In una recente intervista al quotidiano La Prealpina di Varese, il ministro dell’Istruzione Marco Bussetti afferma che si dovrà introdurre “nel quadro attuale” un’ora settimanale dedicata all’educazione civica “per dare la giusta rilevanza ai temi che saranno toccati: Costituzione, questioni ambientali, contrasto al bullismo. La riceduta sui comportamenti in termini di cittadinanza attiva non potrà che essere positiva”. Quasi contemporaneamente, apprendiamo che dal 9 gennaio agli istituti “Russell” di Garbagnate e “Fontana” di Arese, entrambi nel Milanese, inizia un progetto sul tema della cittadinanza attiva, organizzato dalla Caritas Ambrosiana, per “far conoscere agli studenti, attraverso incontro e laboratori, il mondo del volontariato presente sul territorio”.
Le due notizie, messe a confronto, fanno riflettere. La prima su un concetto di educazione – lo scriviamo senza aggettivi, perché in fondo l’educazione è una sola, comunque la si declini – astratto, fondato su lezioni teoriche, impartito con l’idea che sia una cosa a sé, staccata dal resto del contesto educativo. La seconda su un obiettivo ben più concreto che associa il processo di crescita dei ragazzi con l’impegno diretto – o quantomeno la conoscenza diretta – nel volontariato.
È strano che entrambe le proposte, tanto diverse fra loro, giungano dallo stesso mondo, quello della scuola. Mentre molto meno strano appare il fatto che nel primo caso si assiste all’ennesima “calata dall’alto” di un provvedimento che -sebbene possa contare al momento su una raccolta di firme a livello politico (cui si è associato anche il quotidiano Avvenire) – non è stato richiesto né da famiglie, né da docenti, né tantomeno dagli studenti; nel secondo caso, invece, il progetto arriva “dal basso”, dalla realtà concreta di un’associazione, la Caritas appunto, storicamente impegnata ad accompagnare le fasce più deboli della popolazione e per di più, nel caso specifico, radicata nello stesso territorio cui afferiscono i due istituti superiori coinvolti.

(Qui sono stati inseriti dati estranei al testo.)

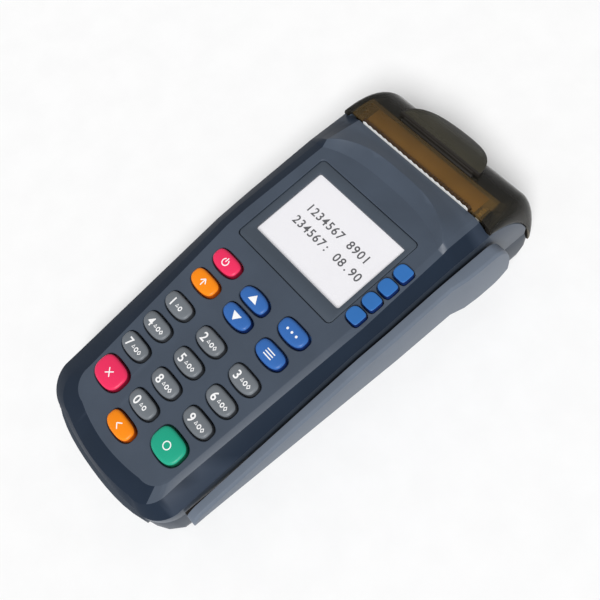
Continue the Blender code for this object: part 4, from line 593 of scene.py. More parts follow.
def rounded_rectangle(middle, half, corner, steps=RECESS_STEPS):
    """An outline with four round corners."""
    outline = []
    for quarter in range(4):
        sx = 1 if quarter in (0, 3) else -1
        sy = 1 if quarter in (0, 1) else -1
        for step in range(steps + 1):
            angle = (quarter + step / steps) * math.pi / 2
            u = middle[0] + sx * (half[0] - corner) + corner * math.cos(angle)
            v = middle[1] + sy * (half[1] - corner) + corner * math.sin(angle)
            outline.append((u, v))
    return outline


# Materials


def ranged(tree, source, low, high, start=0, end=1):
    """A value taken from one range, start to end, to another, low to high."""
    node = tree.nodes.new("ShaderNodeMapRange")
    node.inputs["From Min"].default_value = start
    node.inputs["From Max"].default_value = end
    node.inputs["To Min"].default_value = low
    node.inputs["To Max"].default_value = high
    tree.links.new(source, node.inputs["Value"])
    return node.outputs["Result"]


def noise(tree, place, scale, detail):
    """Cloudy noise over a piece."""
    node = tree.nodes.new("ShaderNodeTexNoise")
    node.inputs["Scale"].default_value = scale
    node.inputs["Detail"].default_value = detail
    tree.links.new(place, node.inputs["Vector"])
    return node.outputs["Fac"]


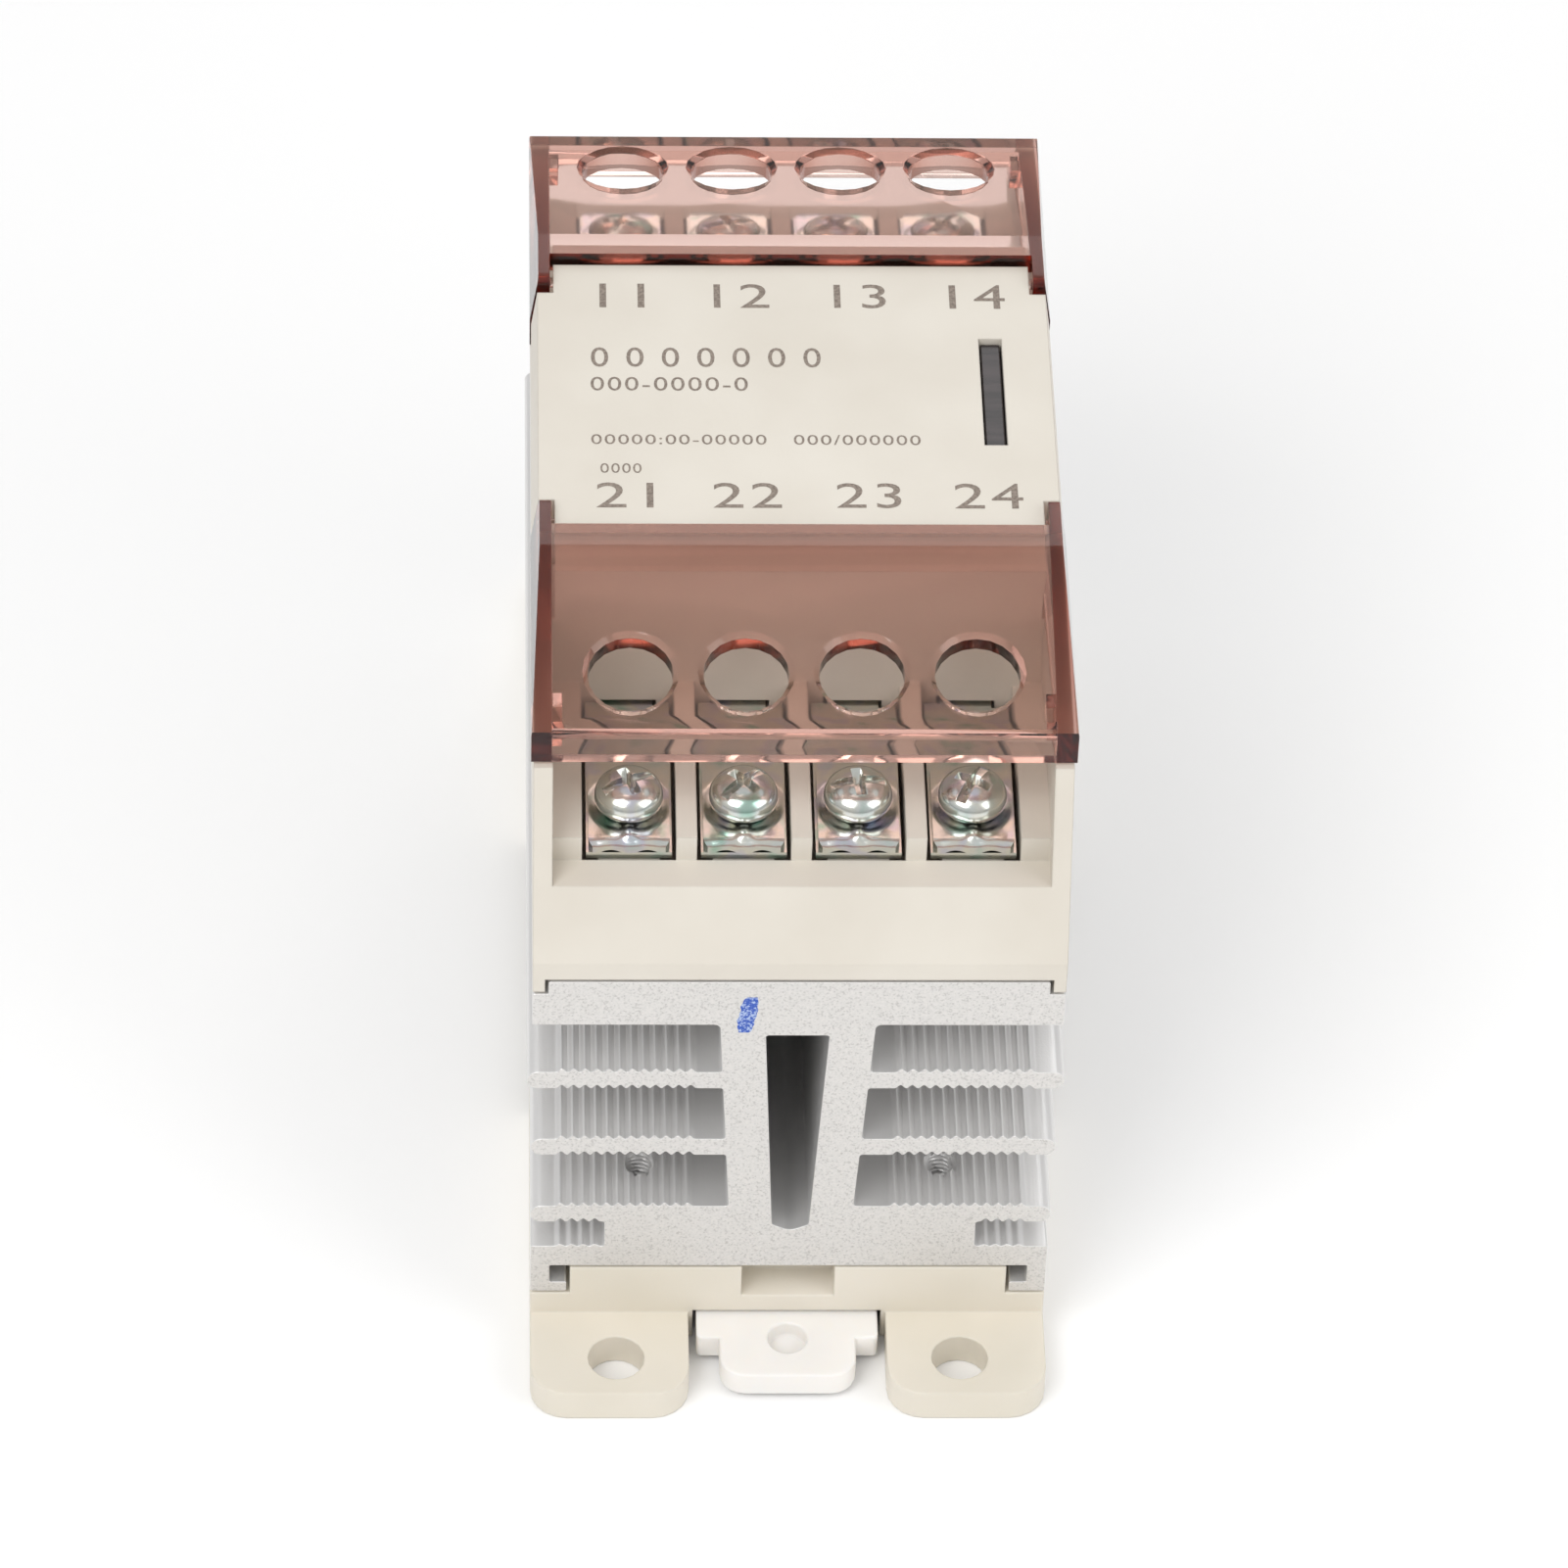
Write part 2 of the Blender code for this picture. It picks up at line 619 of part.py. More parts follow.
def cut_terminal_end(housing, end):
    """Bays, dividers, screw holes and the slots that the terminals run through."""
    name = END_NAMES[end]
    wall_x = HOUSING_HALF_WIDTH - SIDE_WALL
    over_dividers = prism(
        f"cut_{name}_over_dividers",
        facing(end, open_above(BOSS_END_Y, DIVIDER_TOP)),
        "x",
        -wall_x,
        wall_x,
    )
    cut(housing, over_dividers)
    over_ledge = prism(
        f"cut_{name}_over_ledge",
        facing(end, open_above(LEDGE_REAR_Y, LEDGE_Z)),
        "x",
        -wall_x,
        wall_x,
    )
    cut(housing, over_ledge)
    for index in range(TERMINAL_COUNT):
        x = terminal_x(index)
        half_bay = BAY_WIDTH / 2
        tag = f"{name}_{index + 1}"
        y_low, y_high = sorted((end * BOSS_END_Y, end * LEDGE_REAR_Y))
        bay_low = (x - half_bay, y_low, BAY_FLOOR)
        bay_high = (x + half_bay, y_high, DIVIDER_TOP + MM)
        cut(housing, block(f"cut_bay_{tag}", bay_low, bay_high))
        for side in (-1, 1):
            x_low, x_high = sorted((x + side * PEDESTAL_HALF_WIDTH, x + side * half_bay))
            gutter = block(
                f"cut_gutter_{tag}_{'left' if side < 0 else 'right'}",
                (x_low, y_low, BAY_GUTTER),
                (x_high, y_high, BAY_FLOOR + MM),
            )
            cut(housing, gutter)
        hole_place = (x, end * SCREW_Y, SCREW_HOLE_BOTTOM)
        hole_radius = SCREW_SHANK_RADIUS + SCREW_CLEARANCE
        hole = cylinder(f"cut_screw_{tag}", hole_place, hole_radius, DIVIDER_TOP - SCREW_HOLE_BOTTOM)
        cut(housing, hole)
        slot_low, slot_high = sorted((end * (CAVITY_END_Y - MM), end * (BOSS_END_Y + MM)))
        slot_x = TONGUE_HALF_WIDTH + GAP
        slot = block(
            f"cut_slot_{tag}",
            (x - slot_x, slot_low, BAY_FLOOR),
            (x + slot_x, slot_high, BAY_FLOOR + PLATE_THICKNESS + 2 * GAP),
        )
        cut(housing, slot)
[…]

Dunque: risulterà più incidente un’ora alla settimana (che poi, con festività, malattie, assenze varie, scioperi si può ridurre anche a meno) di “Costituzione, questioni ambientali, contrasto al bullismo” (precisa il ministro: “nel quadro orario attuale, senza ore aggiunte”; che significa togliendo l’ora ad un’altra materia: quale e perché?) oppure un impegno preciso e focalizzato nel tempo (tra gennaio ed aprile in questo caso) suddiviso fra parte teorico-pratica (testimonianze dirette, creazioni artistiche) in una realtà di volontariato (nella fattispecie, l’Associazione La Cometa di Como dedicata ai minori)?
Viene da pensare che, mentre l’educazione è “materia trasversale a tutte le materie” (quindi senza necessità di dedicarle uno spazio specifico, per altro a rischio fallimento, come più volte accaduto nella storia della Repubblica quando l’educazione civica è entrata e uscita dai programmi a seconda dei governi in carica), si presenta l’occasione per passare dalle parole ai fatti, dove l’incontro con l’altro sofferente e con l’altro che lo aiuto diventano – questa volta sì – possibilità di crescita e maturazione personale. Senza aggiungere una disciplina ulteriore al già affollato panorama scolastico delle proposte didattico-educative.